Thursday, May 17, 2012

Heat.....uh....and.... patios

**For anyone following along, I have added pics to Really Useful Phrasal Verbs so you can see the puppies - and me on a horse.**

39 C = 102 F, more or less
You know how on at least one episode of "Amazing Race" every season there is a day when a team goes completely off the rails?  Well, that almost happened to us - almost.  We had intended to leave Santiponce at 9:30 for the drive to Cordoba.  We met up at 9:15, but by the time the car was loaded, and Jorge and Gema bought sandwiches for later, and we got gas, etc, it was much later.  While we were getting gas, two busloads of schoolkids unloaded to visit Italica.  I am SO glad we got to see it last night, when we were almost the only ones there!
                            Kids headed into Italica.  Our hotel is across the street on the left
.
The landscape of Andalucia is very different from any I have seen so far.  It's brown and slightly hilly, with olives on all sides (still no good pictures).  The drive was less than 1.5 hours, and we needed to be at our tour of Cordoba's beautiful patios at noon.  In the original plan, leaving at 9:30, that would have gotten us to Cordoba with an hour or so to spare.  But it was not to be.

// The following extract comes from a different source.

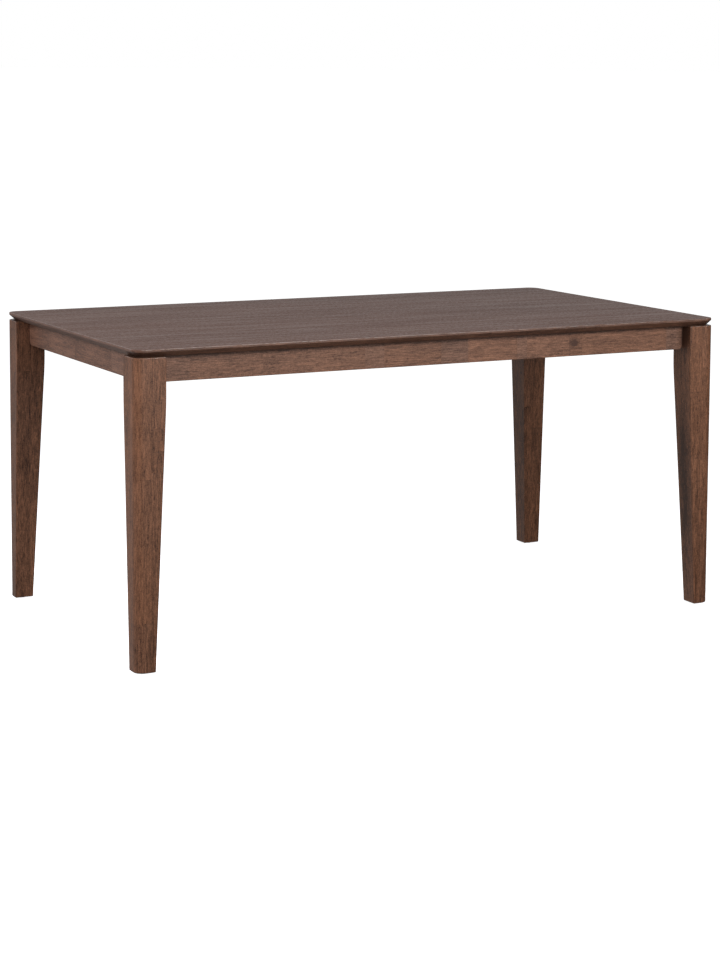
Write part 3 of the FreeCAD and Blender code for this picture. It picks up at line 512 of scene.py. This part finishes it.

We stopped along the way at a gas station in hopes that they would have coffee.  We got a bit distracted by the fact that the gas station was home to two parrots - an African grey and a blue and gold macaw!  They were on open perches and seemed friendly enough, but they didn't talk (at least not to me). 

We arrived in Cordoba just before noon, then had to find where we needed to be, in the midst of heavy traffic, and we needed to find parking (cue the yelling and bad words).  I couldn't be much help because I cannot for the life of me figure out their parking rules (or their driving rules in general).   Jorge got our tour guide on the phone for some direction and to let him know that we were trying - really trying - to get there.  As the minutes ticked by, we were afraid that we might miss the tour altogether.  We finally found parking, then rushed to locate the guy in the narrow little alleys (streets, actually).  When we finally got there, we found that they had waited for us after all - we were only 10 minutes late, remarkably.

The patios are incredible!  From the street, they are just simple house doors, but when they are opened you enter another world. So much attention to detail, hard work, and obvious pride in their patios!  There are competitions amongst the patio folk, and some of them proudly display their winner's plaques in the patio.

                                                                Patio number 1

In the tour group was a very pushy woman (and the only one wearing heels on the cobblestones).  She asked me to take a picture of her and her husband, then asked at least two other people to do the same.  When we would enter a patio, she would elbow her way into the best spot for picture-taking, then stand there so no one else could take any from there.  She wanted to be the center of attention at all times - asking for a cutting of a plant, wanting to have someone take her picture watering the plants with a can on a stick or smelling a lemon from the lemon tree.  In short, she was an obnoxious pain in the butt.  I told Jorge that if she elbowed me one more time I was going to knock her down.  At the last house, I sat in the shade under the roof while all of the lemon business was going on.  The woman's husband was sitting near me, looking long-suffering and bored.  I swear, I hadn't moved my feet in ten minutes - I swear it!  But.... Ms Pushy came toddling over to her husband with the lemon she had asked for (after the guy had given one to Gema), and she TRIPPED OVER MY FOOT!  HAhahahahaha!  She SO deserved it, and it was even better that it really was an accident.  I kept from laughing long enough to get outside to tell Jorge what had happened.  Gema saw it happen, and we have been giggling about it all day.


        Another patio, where the tour guide treated us to a taste of Fino, an Andalucian wine.

Tomorrow, we have some more sightseeing to do in Cordoba before heading to Granada in the afternoon.  On Saturday morning we will see El Alhambra, then head to Toledo for the night.  And on Sunday morning, I start my journey home.